→ **What is asked**: Quote precisely the run of lines opening with the line containing "hide_parts(*nodes)" and closing with the line containing "return inside +", and nothing else.

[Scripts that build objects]
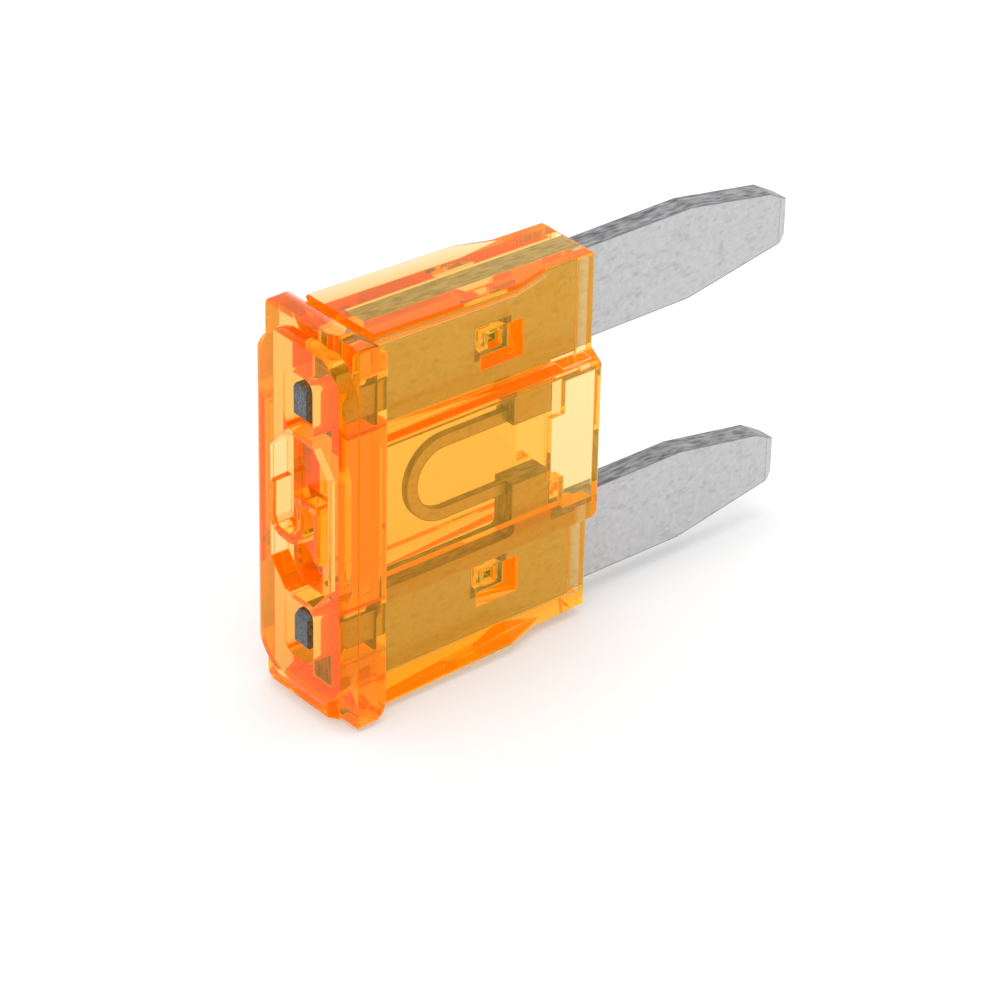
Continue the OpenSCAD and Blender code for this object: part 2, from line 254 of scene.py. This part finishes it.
def floor_material():
    """Pale floor that the camera, metal and plastic see as white, and that keeps the shadow."""
    material, tree, output = new_material("pale_floor")
    shader = tree.nodes.new("ShaderNodeBsdfDiffuse")
    shader.inputs["Color"].default_value = FLOOR_COLOUR
    for kinds, lift in ((SEEN_RAYS, FLOOR_LIFT_SEEN), (TURNED_RAYS, FLOOR_LIFT_TURNED)):
        glow = tree.nodes.new("ShaderNodeEmission")
        strength = calculated(tree, "MULTIPLY", ray_share(tree, kinds), lift)
        tree.links.new(strength, glow.inputs["Strength"])
        both = tree.nodes.new("ShaderNodeAddShader")
        tree.links.new(shader.outputs[0], both.inputs[0])
        tree.links.new(glow.outputs[0], both.inputs[1])
        shader = both
    tree.links.new(shader.outputs[0], output.inputs["Surface"])
    return material


def make_floor():
    """Plain floor under the object, a hair below its plastic so that light turns back there as in air."""
    half = FLOOR_SIZE / 2
    places = ((-half, -half), (half, -half), (half, half), (-half, half))
    mesh = bpy.data.meshes.new("floor")
    mesh.from_pydata([(x, y, -FLOOR_GAP) for x, y in places], [], [(0, 1, 2, 3)])
    mesh.materials.append(floor_material())
    floor = bpy.data.objects.new("floor", mesh)
    bpy.context.scene.collection.objects.link(floor)


def surroundings(tree, strength):
    """Shader socket of white surroundings of that strength."""
    node = tree.nodes.new("ShaderNodeBackground")
    node.inputs["Color"].default_value = WHITE
    node.inputs["Strength"].default_value = strength
    return node.outputs[0]


def make_world():
    """Even pale surroundings that the camera, metal and plastic see as white."""
    world = bpy.data.worlds.new("studio")
    bpy.context.scene.world = world
    world.use_nodes = True
    tree = world.node_tree
    tree.nodes.clear()
    output = tree.nodes.new("ShaderNodeOutputWorld")
    mix = tree.nodes.new("ShaderNodeMixShader")
    tree.links.new(ray_share(tree, SEEN_RAYS + TURNED_RAYS), mix.inputs[0])
    tree.links.new(surroundings(tree, WORLD_STRENGTH), mix.inputs[1])
    tree.links.new(surroundings(tree, WORLD_SEEN_STRENGTH), mix.inputs[2])
    tree.links.new(mix.outputs[0], output.inputs["Surface"])


def area_light(name, azimuth, elevation, distance, size, watts):
    """Soft square lamp that points at the object."""
    data = bpy.data.lights.new(name, "AREA")
    data.size = size
    data.energy = watts
    lamp = bpy.data.objects.new(name, data)
    away = direction(azimuth, elevation)
    lamp.location = CAMERA_AIM + away * distance
    lamp.rotation_euler = away.to_track_quat("Z", "Y").to_euler()
    bpy.context.scene.collection.objects.link(lamp)


def plastic_material():
    """Clear amber plastic, coloured by its depth, with a painted glow, soft moulded edges and faint
    waves.
    """
    material, tree, output = new_material("amber_plastic")
    clear = tree.nodes.new("ShaderNodeBsdfPrincipled")
    clear.inputs["Base Color"].default_value = PLASTIC_COLOUR
    clear.inputs["Roughness"].default_value = PLASTIC_ROUGHNESS
    clear.inputs["IOR"].default_value = PLASTIC_IOR
    clear.inputs["Specular Tint"].default_value = PLASTIC_GLOSS_TINT
    clear.inputs["Transmission Weight"].default_value = 1.0
    # Painted glow: the plastic gives off light of its own, in place of light held inside it
    clear.inputs["Emission Color"].default_value = PLASTIC_PAINTED_GLOW
    clear.inputs["Emission Strength"].default_value = PLASTIC_PAINTED_GLOW_STRENGTH
    waves = noise(tree, **WAVES)
    surface = bumped(tree, waves, WAVE_HEIGHT, softened(tree, EDGE_SOFTNESS))
    tree.links.new(surface, clear.inputs["Normal"])
    inside = tree.nodes.new("ShaderNodeVolumeAbsorption")
    inside.inputs["Color"].default_value = PLASTIC_DEPTH_COLOUR
    inside.inputs["Density"].default_value = PLASTIC_DENSITY
    tree.links.new(clear.outputs[0], output.inputs["Surface"])
    tree.links.new(inside.outputs[0], output.inputs["Volume"])
    return material


def separated(tree, vector):
    """The X, Y and Z sockets of a vector socket."""
    node = tree.nodes.new("ShaderNodeSeparateXYZ")
    tree.links.new(vector, node.inputs[0])
    return node.outputs


def rim_shade_share(tree):
    """Socket that is 1 in a thin rim along the edges, where shade is painted, and 0 away from them."""
    geometry = tree.nodes.new("ShaderNodeNewGeometry")
    turned = tree.nodes.new("ShaderNodeVectorMath")
    turned.operation = "DOT_PRODUCT"
    tree.links.new(softened(tree, RIM_SHADE_WIDTH), turned.inputs[0])
    tree.links.new(geometry.outputs["True Normal"], turned.inputs[1])
    return spread(tree, turned.outputs["Value"], RIM_SHADE_START, RIM_SHADE_FULL)


def metal_colour(tree, mottle, streaks, grain):
    """Colour socket of the metal: faces, sheared edges and tails painted dark as shade in the windows,
    with a rim of painted shade round all.
    """
    place = tree.nodes.new("ShaderNodeTexCoord")
    upright = calculated(tree, "ABSOLUTE", separated(tree, place.outputs["Normal"])["Y"])
    sheared = calculated(tree, "LESS_THAN", upright, FACE_NORMAL_Y)
    along = separated(tree, place.outputs["Object"])["X"]
    # Painted shade: the tails near the boss's face, in its windows, are dark
    window_shade_mask = calculated(tree, "LESS_THAN", along, TAIL_SHADE_END_X)
    specks = spread(tree, noise(tree, **SPECKS), *SPECKS_SPAN)
    face = blended(tree, specks, blended(tree, mottle, FACE_DARK, FACE_LIGHT), FACE_SPECK)
    edge = blended(tree, streaks, EDGE_DARK, EDGE_LIGHT)
    window_shade_colour = blended(tree, spread(tree, grain, *GRAIN_SPAN), TAIL_SHADE_DARK, TAIL_SHADE_LIGHT)
    whole = blended(tree, window_shade_mask, blended(tree, sheared, face, edge), window_shade_colour)
    # Painted shade in a thin rim along every edge of the metal
    return blended(tree, rim_shade_share(tree), whole, RIM_SHADE_COLOUR)


def metal_material():
    """Plated sheet metal: mottled satin faces, streaked sheared edges and a fine grain."""
    material, tree, output = new_material("plated_metal")
    mottle = spread(tree, noise(tree, **MOTTLE), *MOTTLE_SPAN)
    streaks = spread(tree, noise(tree, **STREAKS), *STREAKS_SPAN)
    grain = noise(tree, **GRAIN)
    metal = tree.nodes.new("ShaderNodeBsdfPrincipled")
    metal.inputs["Metallic"].default_value = METAL_SHINE
    roughness = spread(tree, mottle, 0.0, 1.0, SMOOTHEST, ROUGHEST)
    relief = bumped(tree, streaks, STREAKS_HEIGHT, bumped(tree, grain, GRAIN_HEIGHT))
    tree.links.new(metal_colour(tree, mottle, streaks, grain), metal.inputs["Base Color"])
    tree.links.new(roughness, metal.inputs["Roughness"])
    tree.links.new(relief, metal.inputs["Normal"])
    tree.links.new(metal.outputs[0], output.inputs["Surface"])
    return material


def left_of(run):
    """Flat vector a quarter turn to the left of another."""
    return Vector((-run.y, run.x))


def stroke_outline(line, half):
    """Outline of a stroke along a line, with square ends: down one side and back up the other."""
    points = [Vector(place) for place in line]
    runs = [(end - start).normalized() for start, end in zip(points, points[1:])]
    points[0] -= runs[0] * half
    points[-1] += runs[-1] * half
    left, right = [], []
    for point, before, after in zip(points, runs[:1] + runs, runs + runs[-1:]):
        out = left_of((before + after).normalized())
        out *= half / max(out.dot(left_of(after)), CORNER_LIMIT)
        left.append(point + out)
        right.append(point - out)
    return left + right[::-1]


def lofted(name, rings):
    """Closed mesh through rings of points, from the top one down."""
    build = bmesh.new()
    loops = [[build.verts.new(point) for point in ring] for ring in rings]
    build.faces.new(loops[0])
    build.faces.new(loops[-1][::-1])
    count = len(loops[0])
    for above, below in zip(loops, loops[1:]):
        for i in range(count):
            j = (i + 1) % count
            build.faces.new((above[i], above[j], below[j], below[i]))
    bmesh.ops.recalc_face_normals(build, faces=build.faces)
    mesh = bpy.data.meshes.new(name)
    build.to_mesh(mesh)
    build.free()
    return mesh


def make_numeral():
    """Raised numeral of the housing's own plastic, joined to the floor of the recess on the boss."""
    middle = Vector((BOSS_FACE_X, 0.0, MIDDLE_Z + NUMERAL_RISE))
    rings = []
    for depth, half in NUMERAL_SECTION:
        outline = stroke_outline(NUMERAL_LINE, half)
        rings.append([middle + Vector((depth, -up, -right)) * MM for right, up in outline])
    form = bpy.data.objects.new("numeral_form", lofted("numeral_form", rings))
    form.hide_render = True
    form.hide_viewport = True
    bpy.context.scene.collection.objects.link(form)
    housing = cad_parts["housing"]
    weld = housing.modifiers.new("weld", "WELD")
    weld.merge_threshold = WELD_REACH
    join = housing.modifiers.new("numeral", "BOOLEAN")
    join.operation = "UNION"
    join.solver = "EXACT"
    join.object = form


def dress(node, material):
    """Gives a CAD node its material."""
    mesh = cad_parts[node].data
    mesh.materials.clear()
    mesh.materials.append(material)


make_camera()
make_floor()
make_world()
area_light("key", watts=KEY_WATTS, **KEY_PLACE)
make_numeral()
dress("housing", plastic_material())
dress("fuse_element", metal_material())

scene = bpy.context.scene
scene.view_settings.view_transform = "Standard"
scene.cycles.max_bounces = BOUNCES
scene.cycles.glossy_bounces = BOUNCES
scene.cycles.transmission_bounces = BOUNCES
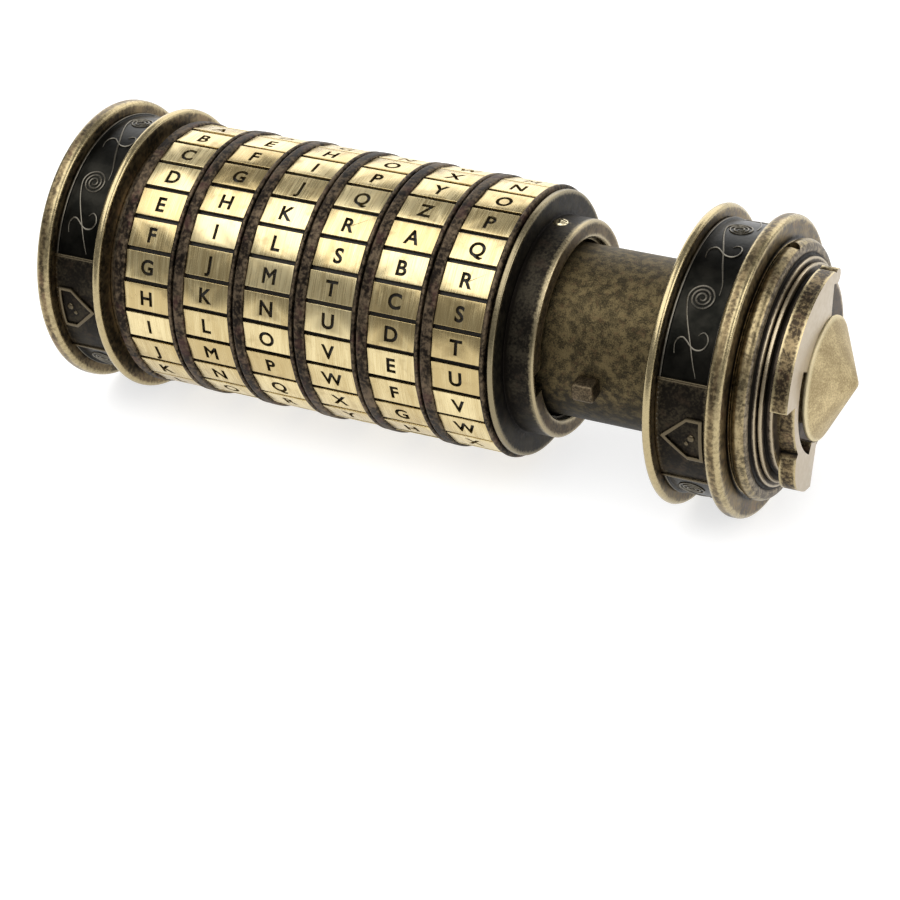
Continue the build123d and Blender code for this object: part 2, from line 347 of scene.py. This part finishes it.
def boolean(bm, tool, tangled=False):
    """bm with a tool cut out of it. tangled says that the tool crosses itself."""
    objects = []
    for source in (bm, tool):
        mesh = bpy.data.meshes.new("working")
        source.to_mesh(mesh)
        source.free()
        objects.append(bpy.data.objects.new("working", mesh))
        bpy.context.scene.collection.objects.link(objects[-1])
    cut = objects[0].modifiers.new("cut", "BOOLEAN")
    cut.operation = "DIFFERENCE"
    cut.object = objects[1]
    cut.solver = "EXACT"
    cut.use_self = tangled
    cut.use_hole_tolerant = tangled
    graph = bpy.context.evaluated_depsgraph_get()
    result = bmesh.new()
    result.from_object(objects[0], graph)
    for o in objects:
        bpy.data.objects.remove(o)
    return result


def mark_wear(mesh, smooth_steps=2, full_wear=2.2):
    """Stores how convex the surface is at each point: 1 on a worn edge, negative in a corner."""
    count = len(mesh.vertices)
    place = np.empty(count * 3)
    mesh.vertices.foreach_get("co", place)
    place = place.reshape(-1, 3) / MM
    normal = np.empty(count * 3)
    mesh.vertex_normals.foreach_get("vector", normal)
    normal = normal.reshape(-1, 3)
    ends = np.empty(len(mesh.edges) * 2, dtype=np.int64)
    mesh.edges.foreach_get("vertices", ends)
    a, b = ends.reshape(-1, 2).T
    along = place[b] - place[a]
    length2 = np.maximum((along**2).sum(1), 1e-6)
    # the strongest bend at each point, so that a long turned edge isn't averaged away
    bend_a = -2 * (normal[a] * along).sum(1) / length2
    bend_b = 2 * (normal[b] * along).sum(1) / length2
    ridge = np.zeros(count)
    hollow = np.zeros(count)
    for end, bend in ((a, bend_a), (b, bend_b)):
        np.maximum.at(ridge, end, bend)
        np.minimum.at(hollow, end, bend)
    wear = np.clip(np.where(ridge > -hollow, ridge, hollow) / full_wear, -1, 1)
    links = np.bincount(a, minlength=count) + np.bincount(b, minlength=count)
    for _ in range(smooth_steps):
        near = np.bincount(a, wear[b], count) + np.bincount(b, wear[a], count)
        wear = 0.5 * wear + 0.5 * near / np.maximum(links, 1)
    mesh.attributes.new("wear", "FLOAT", "POINT").data.foreach_set("value", wear.astype(np.float32))


def piece(name, bm, body, slot, materials, *nodes, smooth=True):
    """Moves a mesh from millimetres about the axis to its place in the frame, and finishes it."""
    bmesh.ops.scale(bm, verts=bm.verts, vec=(MM, MM, MM))
    bmesh.ops.translate(bm, verts=bm.verts, vec=(0, 0, AXIS_HEIGHT))
    mesh = bpy.data.meshes.new(name)
    bm.to_mesh(mesh)
    bm.free()
    for polygon in mesh.polygons:
        polygon.use_smooth = smooth
    mesh.set_sharp_from_angle(angle=math.radians(35))
    mark_wear(mesh)
    for material in materials:
        mesh.materials.append(material)
    made = bpy.data.objects.new(name, mesh)
    bpy.context.scene.collection.objects.link(made)
    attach(made, body)
    if nodes:
        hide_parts(*nodes)
    return made


def shifted(bm, u, side=1):
    """Moves a piece along X. side -1 turns it end for end, for the left-hand cap."""
    if side < 0:
        bmesh.ops.scale(bm, verts=bm.verts, vec=(-1, 1, 1))
        bmesh.ops.reverse_faces(bm, faces=bm.faces)
    bmesh.ops.translate(bm, verts=bm.verts, vec=(u, 0, 0))
    return bm


def wrapped(bm, radius):
    """Lays a flat drawing (x along the axis, y round it, z height) on a cylinder, y = 0 on the code line."""
    for v in bm.verts:
        turn = v.co.y / radius
        reach = radius + v.co.z
        v.co = (v.co.x, -reach * math.cos(turn), reach * math.sin(turn))
    return bm


# ---------------------------------------------------------------- caps
FLANGE_R = 24.0
BED_R = 20.6
BAND_R = 21.6
PLATE_R = 21.95
BED_FROM, BED_TO = 1.4, 9.9
SPOOL_END = 12.4
BEAD_AT = 13.9
END_FACE, CROWN_TOP = 17.9, 20.6
PANEL_HALF = 24.5  # degrees
SCREW_TURN = -102


def spool_outline(inside, outside):
    """Two flanges with round rims and the bed between them, from the face towards the rings outwards."""
    rim = arc(0.7, FLANGE_R - 0.7, 0.7, 180, 0, 12)
    broad = arc(BED_TO + 0.85, FLANGE_R - 0.85, 0.85, 180, 90, 6)
    broad += arc(SPOOL_END - 0.85, FLANGE_R - 0.85, 0.85, 90, 0, 6)
    return inside + [(0, 22.4)] + rim + [(BED_FROM, BED_R), (BED_TO, BED_R)] + broad + outside


def drawer_cap():
    """Spool with a bead, steps and a ridge, and the recess that takes the collar."""
    inside = [(15.2, 4.0), (15.2, 13.9), (4.9, 13.9), (4.9, 18.4), (0, 18.4)]
    bead = arc(BEAD_AT, 19.3, 1.35, 160, -35, 16)
    steps = [(SPOOL_END, 20.3), (12.65, 20.0)] + bead + [(15.2, 18.2), (15.9, 18.1), (15.9, 16.7)]
    steps += [(16.1, 16.7), (16.1, 17.3), (16.7, 17.3), (16.7, 15.9), (END_FACE, 15.9), (END_FACE, 4.0)]
    bm = turned(spool_outline(inside, steps), 0.12)
    for turn in (SCREW_TURN, SCREW_TURN + 180):
        drill = bar(1.1, 8, 24, (BEAD_AT, -19.5, 0), "X")
        bm = boolean(bm, about_axis(drill, turn))
    for face in bm.faces:
        face.material_index = 1 if face.calc_center_median().x > BEAD_AT + 1.1 else 0
    return bm


def fixed_cap():
    """Spool closed by an end wall, with the sleeve's seat."""
    inside = [(11.0, 0.3), (11.0, 15.25), (0, 15.25)]
    return turned(spool_outline(inside, [(SPOOL_END, 19.5), (SPOOL_END, 0.3)]), 0.12)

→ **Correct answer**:
        hide_parts(*nodes)
    return made


def shifted(bm, u, side=1):
    """Moves a piece along X. side -1 turns it end for end, for the left-hand cap."""
    if side < 0:
        bmesh.ops.scale(bm, verts=bm.verts, vec=(-1, 1, 1))
        bmesh.ops.reverse_faces(bm, faces=bm.faces)
    bmesh.ops.translate(bm, verts=bm.verts, vec=(u, 0, 0))
    return bm


def wrapped(bm, radius):
    """Lays a flat drawing (x along the axis, y round it, z height) on a cylinder, y = 0 on the code line."""
    for v in bm.verts:
        turn = v.co.y / radius
        reach = radius + v.co.z
        v.co = (v.co.x, -reach * math.cos(turn), reach * math.sin(turn))
    return bm


# ---------------------------------------------------------------- caps
FLANGE_R = 24.0
BED_R = 20.6
BAND_R = 21.6
PLATE_R = 21.95
BED_FROM, BED_TO = 1.4, 9.9
SPOOL_END = 12.4
BEAD_AT = 13.9
END_FACE, CROWN_TOP = 17.9, 20.6
PANEL_HALF = 24.5  # degrees
SCREW_TURN = -102


def spool_outline(inside, outside):
    """Two flanges with round rims and the bed between them, from the face towards the rings outwards."""
    rim = arc(0.7, FLANGE_R - 0.7, 0.7, 180, 0, 12)
    broad = arc(BED_TO + 0.85, FLANGE_R - 0.85, 0.85, 180, 90, 6)
    broad += arc(SPOOL_END - 0.85, FLANGE_R - 0.85, 0.85, 90, 0, 6)
    return inside + [(0, 22.4)] + rim + [(BED_FROM, BED_R), (BED_TO, BED_R)] + broad + outside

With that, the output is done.